CCL reported Q4FY14 results in line with our expectations. Revenues grew 10% QoQ and 23.5% YoY, and the margins remained flattish both QoQ and YoY. Volumes in FY15 would be higher with commercialization of the Vietnam plant. We expect the company to deliver strong performance in FY15 on the back of expansion, available tax breaks and steady growth in instant coffee consumption. We believe that since the company’s investment phase is over, it will be able to do better cash generation thus improving ROE from FY15 onwards and thus can garner better valuations. At CMP, stock is trading at a P/E of 8.6x and 6.4x its FY15E and FY16E earnings and we maintain BUY recommendation on the stock.

Q4FY14 details

- Consolidated Revenues for the quarter grew 10%/23.5% QoQ/ YoY on the back of partly commercialized Vietnam plant.

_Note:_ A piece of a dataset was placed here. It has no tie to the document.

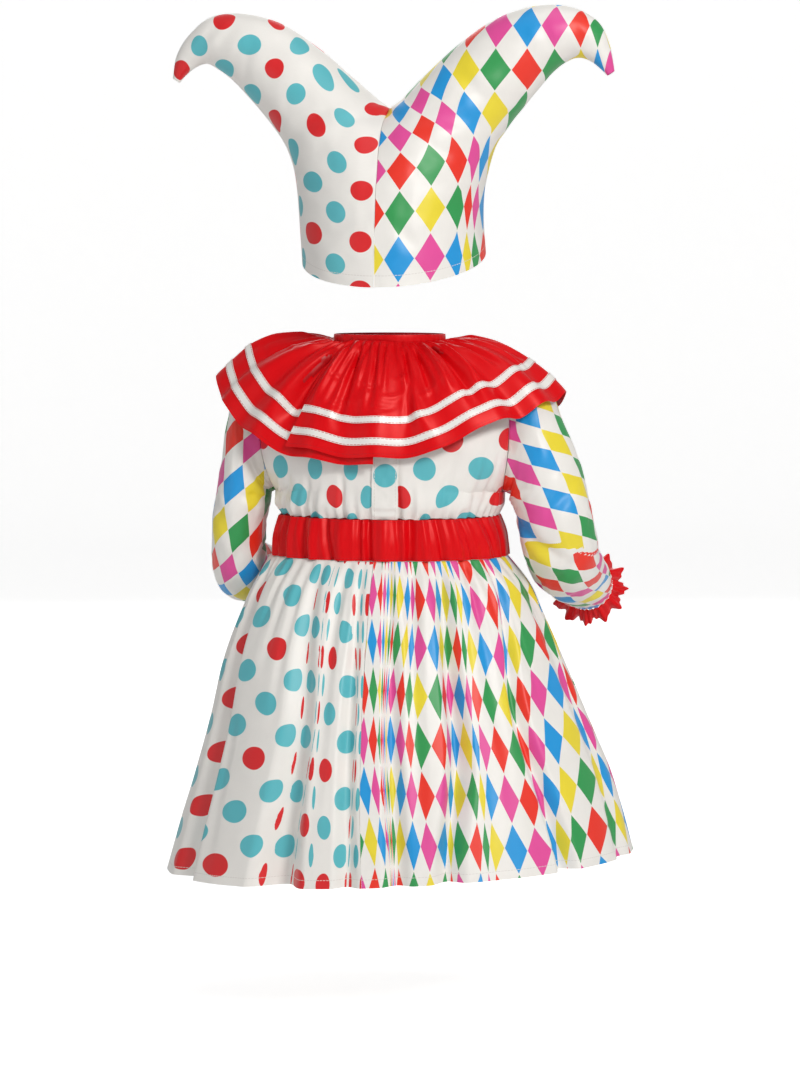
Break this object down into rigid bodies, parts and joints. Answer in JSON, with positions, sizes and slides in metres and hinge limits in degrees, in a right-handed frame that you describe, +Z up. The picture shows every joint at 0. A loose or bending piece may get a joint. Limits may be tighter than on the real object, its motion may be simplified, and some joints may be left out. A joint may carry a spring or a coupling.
{
  "type": "harlequin costume for a toddler: a dress with a gathered collar, and a two-horned hat, in the pose of wear",
  "caption": "Worn harlequin costume: two-horned satin hat, gathered red collar, long-sleeved dress with red waistband, flared skirt in dots and diamonds.",
  "frame": {"origin": "middle of the neck, where the wearer carries the dress", "axes": "+Z up, -Y towards the garment's front, +X towards the wearer's left"},
  "size_m": [0.399, 0.325, 0.7319],
  "materials": {
    "dotted_satin": "soft satin with printed teal and red dots",
    "diamond_satin": "soft satin with a printed harlequin diamond repeat",
    "red_satin": "glossy satin",
    "white_ribbon": "glossy satin"
  },
  "bodies": {
    "root": {"hat_left_back": "dotted_satin", "hat_left_front": "dotted_satin", "hat_right_back": "diamond_satin", "hat_right_front": "diamond_satin", "neckband": "red_satin", "collar_ruffle": "red_satin", "collar_ribbon_upper": "white_ribbon", "collar_ribbon_lower": "white_ribbon", "bodice_front": "dotted_satin", "bodice_back_left": "dotted_satin", "bodice_back_right": "dotted_satin", "back_placket": "dotted_satin", "sleeve_left": "diamond_satin", "sleeve_right": "diamond_satin", "cuff_ruffle_left": "red_satin", "cuff_ruffle_right": "red_satin", "waistband_back": "red_satin", "waistband_front": "red_satin", "skirt_back_left": "dotted_satin", "skirt_back_right": "diamond_satin", "skirt_front_left": "dotted_satin", "skirt_front_right": "diamond_satin"}
  },
  "joints": []
}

- EBIDTA margins remained flattish QoQ/YoY at 19%. Company expects the margins to improve going forward on the back of better inventory and power cost management.

- Tax rate continued to remain high at 38% on the back of Vietnam losses and would significantly reduce in FY15E.

- PAT flattish QoQ to Rs.17.8 crore on the back of higher depreciation cost.

- Vietnam’s plant would have a capacity of 13000 MT and company expects 50-60% capacity utilization for FY15E. Once the utilization peaks, management plans to increase the Vietnam capacity to 20000 MT.

Other highlights

- Company expects to enter newer markets like Japan; Korea once the production in Vietnam begins. Thus it expects 25- 30% growth in revenues in FY15.

- CCL also has plans to launch its own products in Indian markets under the brand name “continental” for which it has already made soft launch in Andhra Pradesh.

- Company has made arrangements for guaranteed Power with exchanges in Andhra Pradesh at fixed costs which is aiding to better margins for the company.